-- WHAT THE TASK ASKS --
Starting at the line with "Write the Blender Python" and stopping at the line with "GAP = 0.0003", repeat each line exactly. Include both and omit the rest.

Source data:
• • • • • • •
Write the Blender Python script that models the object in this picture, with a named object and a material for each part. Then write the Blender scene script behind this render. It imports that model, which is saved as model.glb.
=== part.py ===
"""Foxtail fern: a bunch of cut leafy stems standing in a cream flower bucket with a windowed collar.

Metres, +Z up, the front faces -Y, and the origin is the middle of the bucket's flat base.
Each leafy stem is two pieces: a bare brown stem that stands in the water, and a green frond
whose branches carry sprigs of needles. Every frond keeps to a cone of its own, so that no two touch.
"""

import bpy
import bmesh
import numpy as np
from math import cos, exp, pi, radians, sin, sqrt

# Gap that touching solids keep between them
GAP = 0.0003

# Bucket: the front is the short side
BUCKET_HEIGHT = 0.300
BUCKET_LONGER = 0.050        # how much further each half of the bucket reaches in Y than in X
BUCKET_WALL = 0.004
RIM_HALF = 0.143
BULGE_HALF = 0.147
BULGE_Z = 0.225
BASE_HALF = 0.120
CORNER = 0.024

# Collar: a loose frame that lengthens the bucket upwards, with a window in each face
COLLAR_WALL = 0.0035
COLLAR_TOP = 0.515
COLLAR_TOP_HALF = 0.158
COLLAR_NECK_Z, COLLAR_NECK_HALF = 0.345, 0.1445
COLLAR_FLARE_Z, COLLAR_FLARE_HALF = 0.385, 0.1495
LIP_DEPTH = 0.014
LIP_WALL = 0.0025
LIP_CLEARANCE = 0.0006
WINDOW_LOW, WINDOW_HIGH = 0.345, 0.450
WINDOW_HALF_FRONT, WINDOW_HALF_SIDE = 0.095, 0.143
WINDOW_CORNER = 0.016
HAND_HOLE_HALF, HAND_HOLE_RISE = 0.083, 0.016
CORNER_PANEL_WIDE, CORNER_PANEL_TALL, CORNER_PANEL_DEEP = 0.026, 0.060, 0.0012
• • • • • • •
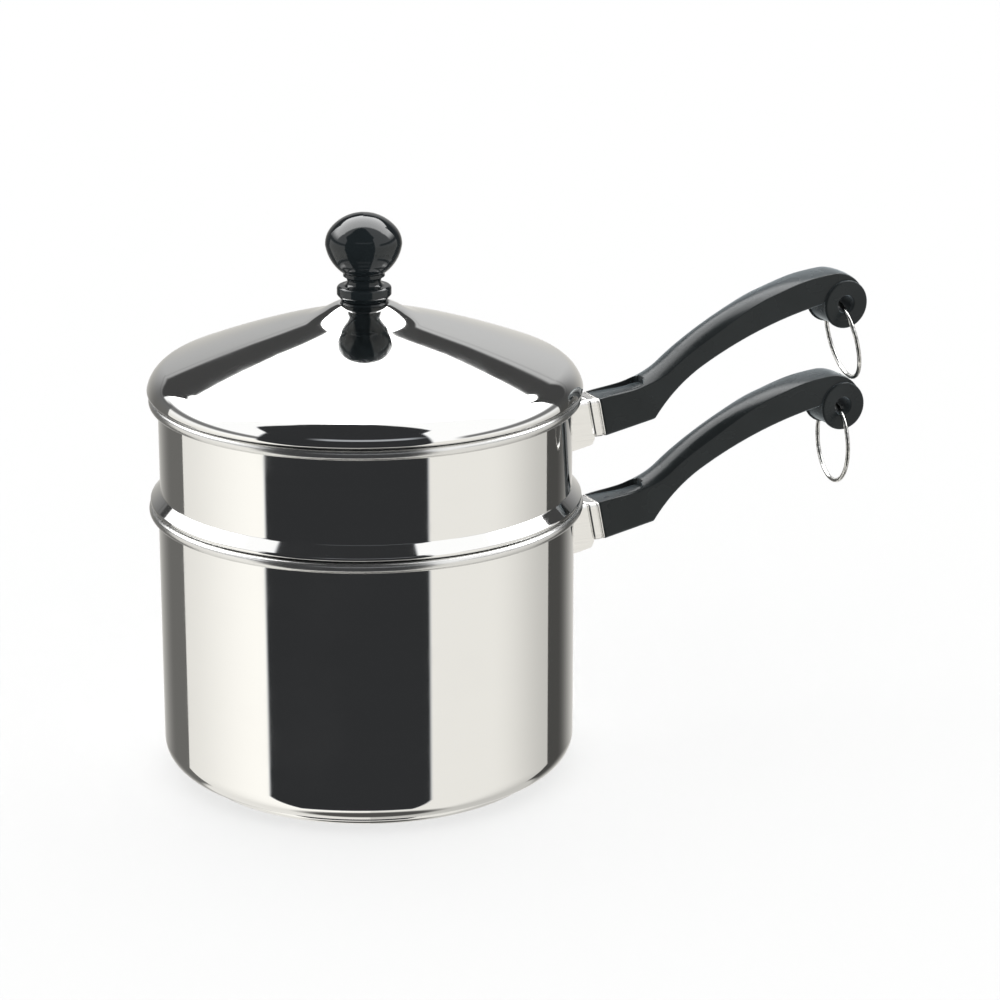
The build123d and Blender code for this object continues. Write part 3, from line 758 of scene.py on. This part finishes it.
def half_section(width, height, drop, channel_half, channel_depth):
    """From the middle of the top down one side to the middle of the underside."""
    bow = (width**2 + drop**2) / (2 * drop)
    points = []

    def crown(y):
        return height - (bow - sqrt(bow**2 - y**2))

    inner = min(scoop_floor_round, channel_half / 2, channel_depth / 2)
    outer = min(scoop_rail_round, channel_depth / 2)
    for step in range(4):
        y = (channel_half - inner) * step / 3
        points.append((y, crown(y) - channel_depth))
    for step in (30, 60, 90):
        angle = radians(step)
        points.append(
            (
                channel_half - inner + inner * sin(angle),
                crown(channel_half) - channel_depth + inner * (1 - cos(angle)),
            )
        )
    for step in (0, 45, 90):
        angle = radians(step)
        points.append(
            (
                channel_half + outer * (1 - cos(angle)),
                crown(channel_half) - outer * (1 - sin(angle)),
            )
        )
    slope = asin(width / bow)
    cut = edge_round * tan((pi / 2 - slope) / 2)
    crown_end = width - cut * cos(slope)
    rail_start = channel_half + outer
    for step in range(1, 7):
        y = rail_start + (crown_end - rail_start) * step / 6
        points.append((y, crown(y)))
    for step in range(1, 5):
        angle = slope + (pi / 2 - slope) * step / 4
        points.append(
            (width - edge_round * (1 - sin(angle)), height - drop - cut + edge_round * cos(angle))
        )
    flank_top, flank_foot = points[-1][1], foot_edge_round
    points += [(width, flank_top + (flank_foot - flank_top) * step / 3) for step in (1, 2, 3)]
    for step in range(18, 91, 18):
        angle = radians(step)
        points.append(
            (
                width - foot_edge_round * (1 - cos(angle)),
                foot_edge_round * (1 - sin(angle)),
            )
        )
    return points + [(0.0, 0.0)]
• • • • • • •
-- SOLVED EXERCISE --
Write the Blender Python script that models the object in this picture, with a named object and a material for each part. Then write the Blender scene script behind this render. It imports that model, which is saved as model.glb.
=== part.py ===
"""Foxtail fern: a bunch of cut leafy stems standing in a cream flower bucket with a windowed collar.

Metres, +Z up, the front faces -Y, and the origin is the middle of the bucket's flat base.
Each leafy stem is two pieces: a bare brown stem that stands in the water, and a green frond
whose branches carry sprigs of needles. Every frond keeps to a cone of its own, so that no two touch.
"""

import bpy
import bmesh
import numpy as np
from math import cos, exp, pi, radians, sin, sqrt

# Gap that touching solids keep between them
GAP = 0.0003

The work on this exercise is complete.